Listing
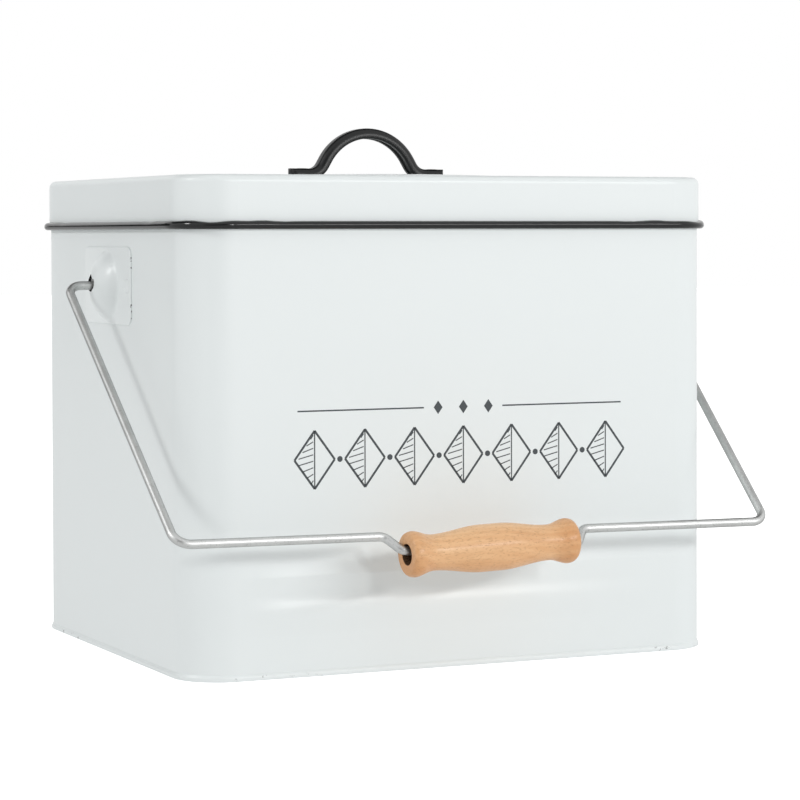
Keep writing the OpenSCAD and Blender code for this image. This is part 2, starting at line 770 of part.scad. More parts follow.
// Radius of the grip at a distance from its end: a flare, a neck and a belly joined by waves.
function wave(low, high, share) = low + (high - low) * (1 - cos(180 * share)) / 2;
flare_reach = 3;
grip_end = grip_flare / 2 - 1.6;
function grip_radius(x) =
    x < flare_reach ? grip_end + (grip_flare / 2 - grip_end) * sqrt(1 - pow(1 - x / flare_reach, 2)) :
    x < grip_neck_reach ?
        wave(grip_flare / 2, grip_neck / 2, (x - flare_reach) / (grip_neck_reach - flare_reach)) :
        wave(grip_neck / 2, grip_belly / 2, (x - grip_neck_reach) / (grip_length / 2 - grip_neck_reach));

module bail_grip() {
    edge_steps = [for (i = [0:4]) flare_reach * (1 - cos(22.5 * i))];
    wave_steps = [for (i = [1:22]) flare_reach + (grip_length / 2 - flare_reach) * i / 22];
    half = [for (x = concat(edge_steps, wave_steps)) [grip_radius(x), x - grip_length / 2]];
    other = [for (i = [len(half) - 2:-1:0]) [half[i][0], -half[i][1]]];
    centre = leaned(0, bail_reach + jog_depth);
    color(beech) in_bail_plane() translate(centre) rotate([0, 0, -bail_lean + grip_tilt])
        rotate([0, 90, 0]) difference() {
            rotate_extrude($fn = 72)
                polygon(concat([[0, -grip_length / 2]], half, other, [[0, grip_length / 2]]));
            cylinder(d = grip_bore, h = grip_length + 2, center = true);
        }
}

// ---------------------------------------------------------------- nodes

body_shell();
bottom_pan();
inner_bucket();
ear_plate(-1);  // ear_plate_left
ear_plate(1);  // ear_plate_right
ear_rivets(-1);  // ear_rivets_left
ear_rivets(1);  // ear_rivets_right
hinge_leaf_body(-1);  // hinge_leaf_body_left
hinge_leaf_body(1);  // hinge_leaf_body_right
hinge_rivets_body();
lid_shell();
lid_edging();
lid_handle();
handle_rivets();
hinge_leaf_lid(-1);  // hinge_leaf_lid_left
hinge_leaf_lid(1);  // hinge_leaf_lid_right
hinge_rivets_lid();
hinge_pin(-1);  // hinge_pin_left
hinge_pin(1);  // hinge_pin_right
filter_holder();
charcoal_pad();
filter_grille();
bail_wire();
bail_grip();
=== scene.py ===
"""Looks of a white countertop compost caddy: powder-coated sheet steel, a rolled black edging,
an enamelled strap handle, a galvanised wire bail and a turned wooden grip, built around the
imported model. All lengths are in metres."""

import math

import bpy
from mathutils import Matrix, Vector


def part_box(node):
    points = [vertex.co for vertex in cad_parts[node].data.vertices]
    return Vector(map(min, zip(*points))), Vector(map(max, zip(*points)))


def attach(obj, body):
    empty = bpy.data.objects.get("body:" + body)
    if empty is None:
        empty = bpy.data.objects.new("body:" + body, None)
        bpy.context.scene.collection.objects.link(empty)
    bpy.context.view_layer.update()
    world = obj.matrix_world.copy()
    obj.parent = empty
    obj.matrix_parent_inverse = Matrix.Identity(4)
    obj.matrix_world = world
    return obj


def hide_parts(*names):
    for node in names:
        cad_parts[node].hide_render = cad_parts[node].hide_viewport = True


bl_info = {
    "name": "Compost caddy",
    "version": (1, 0, 0),
    "blender": (4, 5, 0),
    "location": "View3D > Sidebar > Caddy",
    "description": "Models and finishes the pieces of a compost caddy",
    "category": "Object",
}

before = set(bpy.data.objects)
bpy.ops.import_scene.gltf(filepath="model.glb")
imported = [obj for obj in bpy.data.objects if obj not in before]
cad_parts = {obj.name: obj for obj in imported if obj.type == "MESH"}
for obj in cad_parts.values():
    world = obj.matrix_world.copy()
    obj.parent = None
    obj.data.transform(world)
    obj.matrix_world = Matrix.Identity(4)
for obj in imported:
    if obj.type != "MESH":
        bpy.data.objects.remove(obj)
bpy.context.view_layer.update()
lid_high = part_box("lid_shell")[1]
edging_low, edging_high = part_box("lid_edging")


# ---- sizes, colours and light


def length(name, default, description, lowest=0.0):
    return bpy.props.FloatProperty(
        name=name, description=description, default=default, min=lowest, precision=5,
        subtype="DISTANCE", unit="LENGTH")


def angle(name, degrees, description):
    return bpy.props.FloatProperty(
        name=name, description=description, default=math.radians(degrees),
        subtype="ANGLE", unit="ROTATION")


def colour(name, default, description):
    return bpy.props.FloatVectorProperty(
        name=name, description=description, default=default, size=3, min=0.0, max=1.0,
        subtype="COLOR")


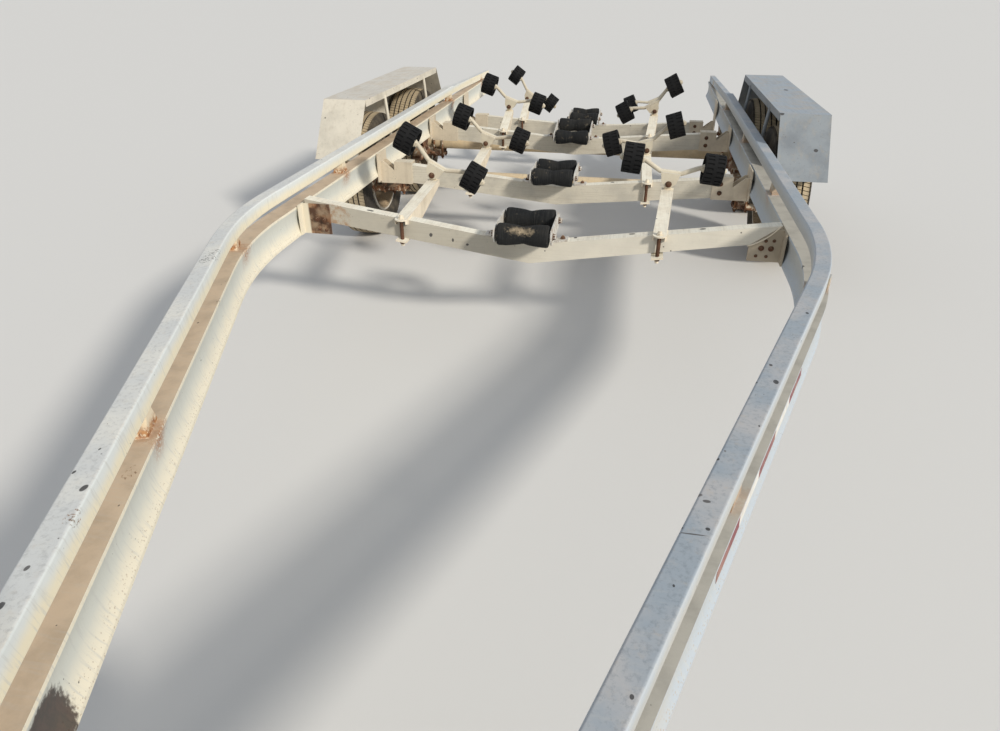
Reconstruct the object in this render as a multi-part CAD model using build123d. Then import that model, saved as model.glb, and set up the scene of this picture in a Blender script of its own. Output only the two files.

What this task involves
Reproduce the records in full, exactly as written.

Correct result
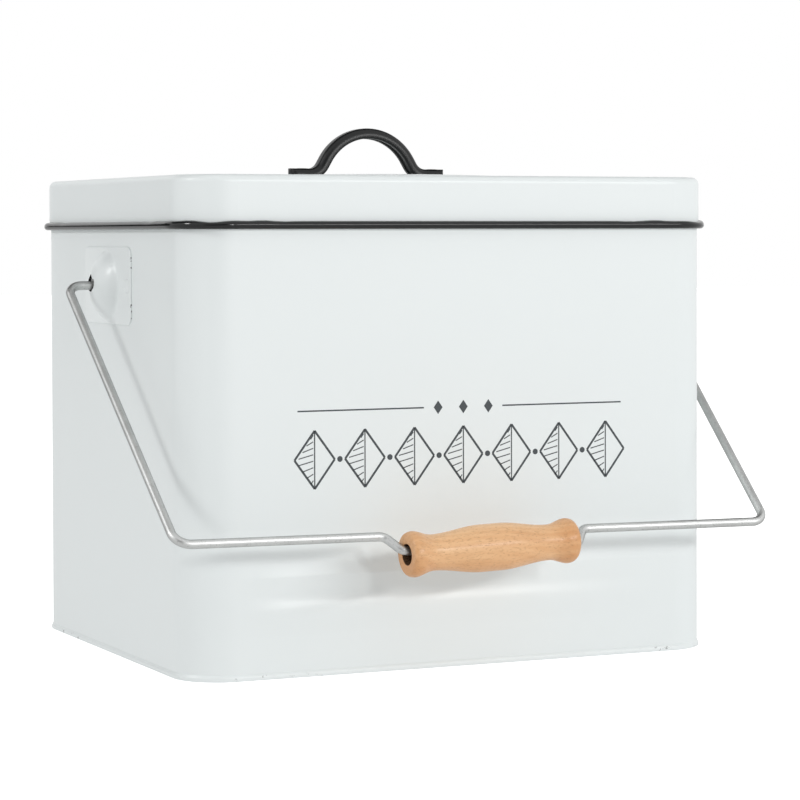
Keep writing the OpenSCAD and Blender code for this image. This is part 2, starting at line 770 of part.scad. More parts follow.
// Radius of the grip at a distance from its end: a flare, a neck and a belly joined by waves.
function wave(low, high, share) = low + (high - low) * (1 - cos(180 * share)) / 2;
flare_reach = 3;
grip_end = grip_flare / 2 - 1.6;
function grip_radius(x) =
    x < flare_reach ? grip_end + (grip_flare / 2 - grip_end) * sqrt(1 - pow(1 - x / flare_reach, 2)) :
    x < grip_neck_reach ?
        wave(grip_flare / 2, grip_neck / 2, (x - flare_reach) / (grip_neck_reach - flare_reach)) :
        wave(grip_neck / 2, grip_belly / 2, (x - grip_neck_reach) / (grip_length / 2 - grip_neck_reach));

module bail_grip() {
    edge_steps = [for (i = [0:4]) flare_reach * (1 - cos(22.5 * i))];
    wave_steps = [for (i = [1:22]) flare_reach + (grip_length / 2 - flare_reach) * i / 22];
    half = [for (x = concat(edge_steps, wave_steps)) [grip_radius(x), x - grip_length / 2]];
    other = [for (i = [len(half) - 2:-1:0]) [half[i][0], -half[i][1]]];
    centre = leaned(0, bail_reach + jog_depth);
    color(beech) in_bail_plane() translate(centre) rotate([0, 0, -bail_lean + grip_tilt])
        rotate([0, 90, 0]) difference() {
            rotate_extrude($fn = 72)
                polygon(concat([[0, -grip_length / 2]], half, other, [[0, grip_length / 2]]));
            cylinder(d = grip_bore, h = grip_length + 2, center = true);
        }
}

// ---------------------------------------------------------------- nodes

body_shell();
bottom_pan();
inner_bucket();
ear_plate(-1);  // ear_plate_left
ear_plate(1);  // ear_plate_right
ear_rivets(-1);  // ear_rivets_left
ear_rivets(1);  // ear_rivets_right
hinge_leaf_body(-1);  // hinge_leaf_body_left
hinge_leaf_body(1);  // hinge_leaf_body_right
hinge_rivets_body();
lid_shell();
lid_edging();
lid_handle();
handle_rivets();
hinge_leaf_lid(-1);  // hinge_leaf_lid_left
hinge_leaf_lid(1);  // hinge_leaf_lid_right
hinge_rivets_lid();
hinge_pin(-1);  // hinge_pin_left
hinge_pin(1);  // hinge_pin_right
filter_holder();
charcoal_pad();
filter_grille();
bail_wire();
bail_grip();
=== scene.py ===
"""Looks of a white countertop compost caddy: powder-coated sheet steel, a rolled black edging,
an enamelled strap handle, a galvanised wire bail and a turned wooden grip, built around the
imported model. All lengths are in metres."""

import math

import bpy
from mathutils import Matrix, Vector


def part_box(node):
    points = [vertex.co for vertex in cad_parts[node].data.vertices]
    return Vector(map(min, zip(*points))), Vector(map(max, zip(*points)))


def attach(obj, body):
    empty = bpy.data.objects.get("body:" + body)
    if empty is None:
        empty = bpy.data.objects.new("body:" + body, None)
        bpy.context.scene.collection.objects.link(empty)
    bpy.context.view_layer.update()
    world = obj.matrix_world.copy()
    obj.parent = empty
    obj.matrix_parent_inverse = Matrix.Identity(4)
    obj.matrix_world = world
    return obj


def hide_parts(*names):
    for node in names:
        cad_parts[node].hide_render = cad_parts[node].hide_viewport = True


bl_info = {
    "name": "Compost caddy",
    "version": (1, 0, 0),
    "blender": (4, 5, 0),
    "location": "View3D > Sidebar > Caddy",
    "description": "Models and finishes the pieces of a compost caddy",
    "category": "Object",
}

before = set(bpy.data.objects)
bpy.ops.import_scene.gltf(filepath="model.glb")
imported = [obj for obj in bpy.data.objects if obj not in before]
cad_parts = {obj.name: obj for obj in imported if obj.type == "MESH"}
for obj in cad_parts.values():
    world = obj.matrix_world.copy()
    obj.parent = None
    obj.data.transform(world)
    obj.matrix_world = Matrix.Identity(4)
for obj in imported:
    if obj.type != "MESH":
        bpy.data.objects.remove(obj)
bpy.context.view_layer.update()
lid_high = part_box("lid_shell")[1]
edging_low, edging_high = part_box("lid_edging")


# ---- sizes, colours and light


def length(name, default, description, lowest=0.0):
    return bpy.props.FloatProperty(
        name=name, description=description, default=default, min=lowest, precision=5,
        subtype="DISTANCE", unit="LENGTH")


def angle(name, degrees, description):
    return bpy.props.FloatProperty(
        name=name, description=description, default=math.radians(degrees),
        subtype="ANGLE", unit="ROTATION")


def colour(name, default, description):
    return bpy.props.FloatVectorProperty(
        name=name, description=description, default=default, size=3, min=0.0, max=1.0,
        subtype="COLOR")


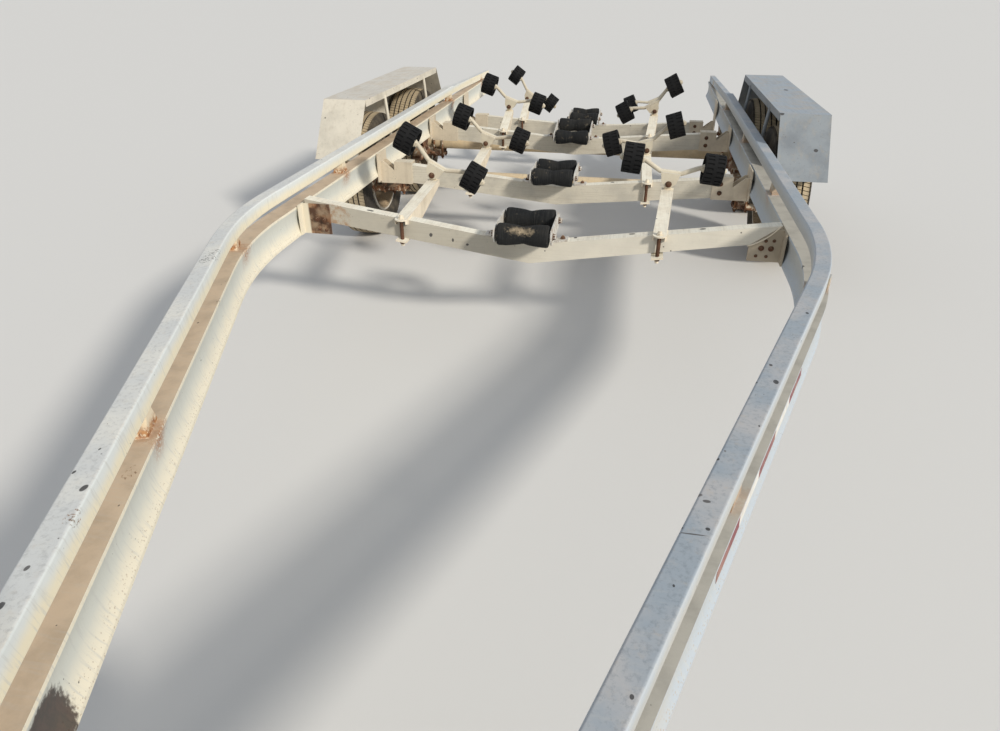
Reconstruct the object in this render as a multi-part CAD model using build123d. Then import that model, saved as model.glb, and set up the scene of this picture in a Blender script of its own. Output only the two files.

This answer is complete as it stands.